Maria McKenzie said...

@Nas: Lots of times our stories never end up the way we think they will!

@William: Your characters sound amazing from the interviews I've read! They'll make working toward the bomb much more interesting:).

@Robyn: Wonderful advice and worth hearing again!

@Joanna: Hmm...sounds like you might be making your characters too cooperative:).

Pam said...

I loved your post, concise, but with very helpful advice. In my most recent ms., the MC finds out by chance that the young man she's falling for had been engaged, and his fiancee committed suicide. Her lady's maid reveals this while she arranging the MC's hair. It came out of nowhere, seemingly from my subconscious (or did it come because I really knew the character?), but it helped give depth to the male protagonist and make him a much more sympathetic. I don't think whole books can be created from one's subconscious, but this was an exciting moment!

The Las Vegas Writer said...

This is a great post! I wasn't letting my characters lead the way in my current WIP, but after reading Debra Dixon's book, GMC, I'm getting better.

Stina Lindenblatt said...

I love letting my characters lead the way. But I know them and trust them first before I let them do that. :)

Maria McKenzie said...

@Pam: Wow! That incident provides a smoking gun and a chance for a lot of great conflict!
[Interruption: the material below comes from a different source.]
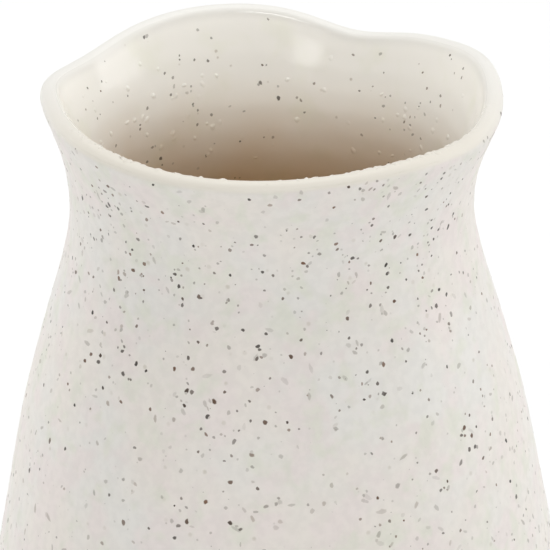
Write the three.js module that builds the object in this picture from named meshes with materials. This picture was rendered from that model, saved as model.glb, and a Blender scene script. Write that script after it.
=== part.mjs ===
// A wheel-thrown stoneware vase with a waved, flared lip.
// Millimetres, +Z up. The origin is the middle of the foot, on the surface that the vase stands on.
// At the waves of the lip, +X is the right-hand rise, and +Y is the back, where the lip is highest.
//
// The pot is fired clay under two coats of glaze: a speckled one that runs from just above the foot
// up the outside to the lip, and a glossy liner that runs over the lip and down inside to the floor.

import * as THREE from "three";

// Driving dimensions
const HEIGHT = 230; // to the lip's mean height, before its waves
const FOOT_RADIUS = 50;
const BELLY_RADIUS = 77.4;
const BELLY_HEIGHT = 70;
const NECK_RADIUS = 53;
const NECK_HEIGHT = 198;
const LIP_RADIUS = 60; // outside, where the lip starts to round over
const WALL = 5.2; // clay and both coats together; the lip is rounded to half of it
const LIP_START = HEIGHT - 0.74 * WALL; // the height at which the leaning lip starts to round over
const LIP_SPLIT = 0.2; // the share of the way over the lip at which the liner takes over
const COAT = 0.6; // one coat of glaze
const GAP = 0.3; // clearance kept between a coat and the clay, and between the two coats

const FLOOR_TOP = 9.5; // the inside floor, at its middle
const FLOOR_TURN = 28; // above the middle of the floor, the inside follows the outside
const FOOT_RING_WIDTH = 5;
const FOOT_RECESS = 2.5; // how far the underside is cut up inside the foot ring
const FOOT_EDGE = 0.8; // the bevel on both edges of the foot ring
const GLAZE_START = 6; // bare clay shows below this height

const SIDES = 48; // facets around; a multiple of 4 keeps the widths along X and Y alike
const NECK_BEND = 18; // the neck's bend, with closer facets, starts this far below its narrowest place
const OUTSIDE_STEPS = [14, 8]; // facets along the outside: below the neck's bend, and above it
const INSIDE_STEPS = [13, 7]; // and along the inside
const LIP_STEPS = [2, 5]; // and over the lip: up to where the liner takes over, and beyond

// The waves of the lip. Each is a smooth bump at an angle from +X towards +Y, half-width in degrees,
// and it carries the lip outwards and upwards by so many millimetres.
const LIP_WAVES = [
  { name: "right rise", at: 19, halfWidth: 12, out: 0.8, up: 2.1 },
  { name: "dip right of the back", at: 66, halfWidth: 11, out: -1.2, up: -3.6 },
  { name: "back rise", at: 107, halfWidth: 22, out: 0.6, up: 3.0 },
  { name: "dip left of the back", at: 146, halfWidth: 11, out: -0.2, up: -1.9 },
  { name: "left end", at: 171, halfWidth: 8, out: 1.2, up: 0 },
  { name: "left rise", at: 193, halfWidth: 22, out: -1.5, up: 1.1 },
  { name: "long low front", at: 257, halfWidth: 22, out: -0.1, up: -0.9 },
  { name: "dip right of the front", at: 333, halfWidth: 14, out: 0.1, up: -1.4 },
];
const WAVES_START = NECK_HEIGHT - 3; // below this height the vase is round

// Outlines, as [radius, height] points

const mix = (a, b, share) => a + (b - a) * share;

function outsideOutline() {
  // Between foot and belly, and between belly and neck: [share of the height, share of the swell].
  const underBelly = [
    [0.06, 0.04],
    [0.24, 0.36],
    [0.54, 0.78],
  ];
  const shoulder = [
    [0.16, 0.95],
    [0.375, 0.76],
    [0.57, 0.56],
    [0.74, 0.325],
    [0.89, 0.1],
  ];
  return [
    [FOOT_RADIUS, 0],
    ...underBelly.map(([up, swell]) => [mix(FOOT_RADIUS, BELLY_RADIUS, swell), BELLY_HEIGHT * up]),
    [BELLY_RADIUS, BELLY_HEIGHT],
    ...shoulder.map(([up, swell]) => [
      mix(NECK_RADIUS, BELLY_RADIUS, swell),
      mix(BELLY_HEIGHT, NECK_HEIGHT, up),
    ]),
    [NECK_RADIUS, NECK_HEIGHT],
    [mix(NECK_RADIUS, LIP_RADIUS, 0.22), mix(NECK_HEIGHT, HEIGHT, 0.43)],
    [LIP_RADIUS, LIP_START],
  ];
}

function floorOutline() {
  // From the middle of the floor to where it has turned up into the wall.
  return [
    [0, FLOOR_TOP],
    [26, FLOOR_TOP + 0.3],
    [41, FLOOR_TOP + 4],
    [54, FLOOR_TOP + 14],
  ];
}

const toCurve = (points) =>
  new THREE.SplineCurve(points.map(([radius, height]) => new THREE.Vector2(radius, height)));

// The points at given shares of a curve's length, moved sideways: to its left as it runs, or to its
// right when the distance is negative.
function beside(curve, distance, shares) {
  return shares.map((share) => {
    const along = curve.getTangentAt(share);
    const left = new THREE.Vector2(-along.y, along.x);
    return curve.getPointAt(share).addScaledVector(left, distance);
  });
}

function evenShares(from, to, steps) {
  return Array.from({ length: steps + 1 }, (_, i) => mix(from, to, i / steps));
}

// The share of a curve's length at which it reaches a height, going up.
function shareAtHeight(curve, height) {
  let low = 0;
  let high = 1;
  while (high - low > 1e-4) {
    const middle = (low + high) / 2;
    if (curve.getPointAt(middle).y < height) low = middle;
    else high = middle;
  }
  return low;
}

const outside = toCurve(outsideOutline());
const LIP_CENTRE = beside(outside, WALL / 2, [1])[0];
const LIP_TURN = outside.getTangentAt(1).angle() - Math.PI / 2; // the way out, seen from the lip's centre

// The inside follows the outside a wall's thickness away, down to where the floor's outline begins.
function insideOutline() {
  const wallStart = shareAtHeight(outside, FLOOR_TOP + FLOOR_TURN);
  const wallPoints = beside(outside, WALL, evenShares(wallStart, 1, 12));
  return [...floorOutline(), ...wallPoints.map((point) => [point.x, point.y])];
}
const inside = toCurve(insideOutline());

// Points at shares of the half circle over the lip, around the middle of its thickness, from its
// outside to its inside.
function overLip(radius, shares) {
  return shares.map((share) => {
    const angle = LIP_TURN + Math.PI * share;
    return new THREE.Vector2(
      LIP_CENTRE.x + radius * Math.cos(angle),
      LIP_CENTRE.y + radius * Math.sin(angle),
    );
  });
}

// Profiles: each runs once round its section, counter-clockwise with the axis on the left. The clay
// and its coats share their places along the wall, so their facets stay parallel.

// The places lie closer together in the neck and the flare, where the wall bends most.
function placesAlong(curve, from, [stepsBelow, stepsAbove]) {
  const bend = shareAtHeight(curve, NECK_HEIGHT - NECK_BEND);
  return [...evenShares(from, bend, stepsBelow), ...evenShares(bend, 1, stepsAbove).slice(1)];
}
const COATED_OUTSIDE = placesAlong(outside, shareAtHeight(outside, GLAZE_START), OUTSIDE_STEPS);
const COATED_INSIDE = placesAlong(inside, 0, INSIDE_STEPS);
const LINER_START = LIP_SPLIT + GAP / ((Math.PI * WALL) / 2);
const SPECKLED_LIP = evenShares(0, LIP_SPLIT, LIP_STEPS[0]);
const LINED_LIP = evenShares(LINER_START, 1, LIP_STEPS[1]);

function clayProfile() {
  const clear = COAT + GAP; // the clay's surface lies this far under both coats' surfaces
  const ringOuter = FOOT_RADIUS - clear;
  const ringInner = ringOuter - FOOT_RING_WIDTH;
  const bareOutside = [shareAtHeight(outside, FOOT_EDGE), shareAtHeight(outside, GLAZE_START / 2)];
  return [
    new THREE.Vector2(0, FOOT_RECESS),
    new THREE.Vector2(ringInner - 2 * FOOT_EDGE, FOOT_RECESS),
    new THREE.Vector2(ringInner - FOOT_EDGE, FOOT_RECESS - FOOT_EDGE),
    new THREE.Vector2(ringInner, 0),
    new THREE.Vector2(ringOuter - FOOT_EDGE, 0),
    ...beside(outside, clear, [...bareOutside, ...COATED_OUTSIDE]),
    ...overLip(WALL / 2 - clear, [...SPECKLED_LIP.slice(1), ...LINED_LIP.slice(0, -1)]),
    ...beside(inside, -clear, COATED_INSIDE).reverse(),
  ];
}

function outerGlazeProfile() {
  return [
    ...beside(outside, 0, COATED_OUTSIDE),
    ...overLip(WALL / 2, SPECKLED_LIP.slice(1)),
    ...overLip(WALL / 2 - COAT, SPECKLED_LIP.slice(1)).reverse(),
    ...beside(outside, COAT, COATED_OUTSIDE).reverse(),
  ];
}

function linerGlazeProfile() {
  return [
    ...beside(inside, -COAT, COATED_INSIDE),
    ...overLip(WALL / 2 - COAT, LINED_LIP.slice(0, -1)).reverse(),
    ...overLip(WALL / 2, LINED_LIP.slice(0, -1)),
    ...beside(inside, 0, COATED_INSIDE).reverse(),
  ];
}

// Solids

const smooth = (share) => THREE.MathUtils.smoothstep(share, 0, 1);

// How far the lip's waves carry a point at this angle, before they fade down the neck.
function waveAt(angle) {
  const wave = { out: 0, up: 0 };
  for (const { at, halfWidth, out, up } of LIP_WAVES) {
    const width = THREE.MathUtils.degToRad(halfWidth);
    const turn = angle - THREE.MathUtils.degToRad(at);
    const strength = Math.exp((Math.cos(turn) - 1) / (width * width));
    wave.out += out * strength;
    wave.up += up * strength;
  }
  return wave;
}

function addLipWaves(geometry) {
  const position = geometry.getAttribute("position");
  const point = new THREE.Vector3();
  for (let i = 0; i < position.count; i++) {
    point.fromBufferAttribute(position, i);
    const share = smooth((point.z - WAVES_START) / (HEIGHT - WAVES_START));
    const radius = Math.hypot(point.x, point.y);
    if (share === 0 || radius === 0) continue;
    const wave = waveAt(Math.atan2(point.y, point.x));
    const grown = 1 + (wave.out * share) / radius;
    position.setXYZ(i, point.x * grown, point.y * grown, point.z + wave.up * share);
  }
}

// Turns a profile round the axis. A profile that stays clear of the axis is closed on itself.
function turned(profile) {
  const first = profile[0];
  const last = profile[profile.length - 1];
  const closed = first.x === 0 && last.x === 0 ? profile : [...profile, first];
  const geometry = new THREE.LatheGeometry(closed, SIDES);
  geometry.rotateX(Math.PI / 2); // the lathe's axis is Y
  addLipWaves(geometry);
  geometry.computeVertexNormals();
  return geometry;
}

function piece(name, profile, look) {
  const mesh = new THREE.Mesh(turned(profile), new THREE.MeshStandardMaterial(look));
  mesh.name = name;
  return mesh;
}

const vase = new THREE.Group();
vase.add(
  piece("stoneware_body", clayProfile(), { color: 0xb59c80, roughness: 0.85, metalness: 0 }),
  piece("outer_glaze", outerGlazeProfile(), { color: 0xe4e0d8, roughness: 0.5, metalness: 0 }),
  piece("liner_glaze", linerGlazeProfile(), { color: 0xe6ddca, roughness: 0.12, metalness: 0 }),
);

export default vase;
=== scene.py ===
# A speckled stoneware vase with a waved lip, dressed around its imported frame.
# Outlines are worked out in millimetres and become metres as each mesh is made. +Z is up, and the
# lip's highest side, its back, faces +Y.
import math
from collections import namedtuple

import bpy
import numpy as np
from mathutils import Matrix, Vector


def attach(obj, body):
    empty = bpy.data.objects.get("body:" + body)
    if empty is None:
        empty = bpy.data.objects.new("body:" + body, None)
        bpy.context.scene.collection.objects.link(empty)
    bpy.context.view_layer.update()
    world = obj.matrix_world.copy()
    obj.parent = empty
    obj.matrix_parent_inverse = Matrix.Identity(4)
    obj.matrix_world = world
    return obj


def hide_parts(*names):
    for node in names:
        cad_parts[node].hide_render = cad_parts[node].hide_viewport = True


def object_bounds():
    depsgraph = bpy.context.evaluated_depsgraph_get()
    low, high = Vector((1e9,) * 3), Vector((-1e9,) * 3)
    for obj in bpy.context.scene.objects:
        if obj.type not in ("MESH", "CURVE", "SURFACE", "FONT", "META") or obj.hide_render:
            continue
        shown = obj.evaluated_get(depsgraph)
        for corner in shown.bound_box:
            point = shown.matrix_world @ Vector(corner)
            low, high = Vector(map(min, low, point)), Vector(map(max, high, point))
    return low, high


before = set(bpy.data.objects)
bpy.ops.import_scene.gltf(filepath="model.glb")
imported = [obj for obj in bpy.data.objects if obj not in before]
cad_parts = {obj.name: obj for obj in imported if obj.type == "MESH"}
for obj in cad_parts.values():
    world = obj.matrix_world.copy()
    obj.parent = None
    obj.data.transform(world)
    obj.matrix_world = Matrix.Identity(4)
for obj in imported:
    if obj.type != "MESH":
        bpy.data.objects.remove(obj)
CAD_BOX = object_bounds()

MM = 0.001  # a millimetre in metres

# Driving dimensions of the frame, in millimetres
HEIGHT = 230
FOOT_RADIUS = 50
BELLY_RADIUS = 77.4
BELLY_HEIGHT = 70
NECK_RADIUS = 53
NECK_HEIGHT = 198
LIP_RADIUS = 60
WALL = 5.2
LIP_START_HEIGHT = HEIGHT - 0.74 * WALL  # where the leaning lip starts to round over
LIP_SPLIT = 0.2  # the share of the way over the lip at which the liner takes over
COAT = 0.6
FLOOR_TOP = 9.5
FLOOR_TURN = 28  # above the middle of the floor, the inside follows the outside
FOOT_RING_WIDTH = 5
FOOT_RECESS = 2.5
GLAZE_START = 6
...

@Las Vegas Writer: I'd like to read Goal, Motivation and Conflict!

@Stina: Great point--know them and trust them first!

Norma Beishir said...

Early in my career, my problem was that I was more concerned with plot than character. One editor dubbed me "The Master Plotter." When my own editors would tell me to stop and get into the characters' heads, I'd get frustrated. I wanted to keep things moving. It took me a while to figure out that good characterization will keep that plot moving.

Maria McKenzie said...

Awesome advice: "Good characterization will keep the plot moving."

Sometimes I want to move things along plotwise, too! But then I have to stop myself and make sure there's a reason in the character's head to get from point A to B:).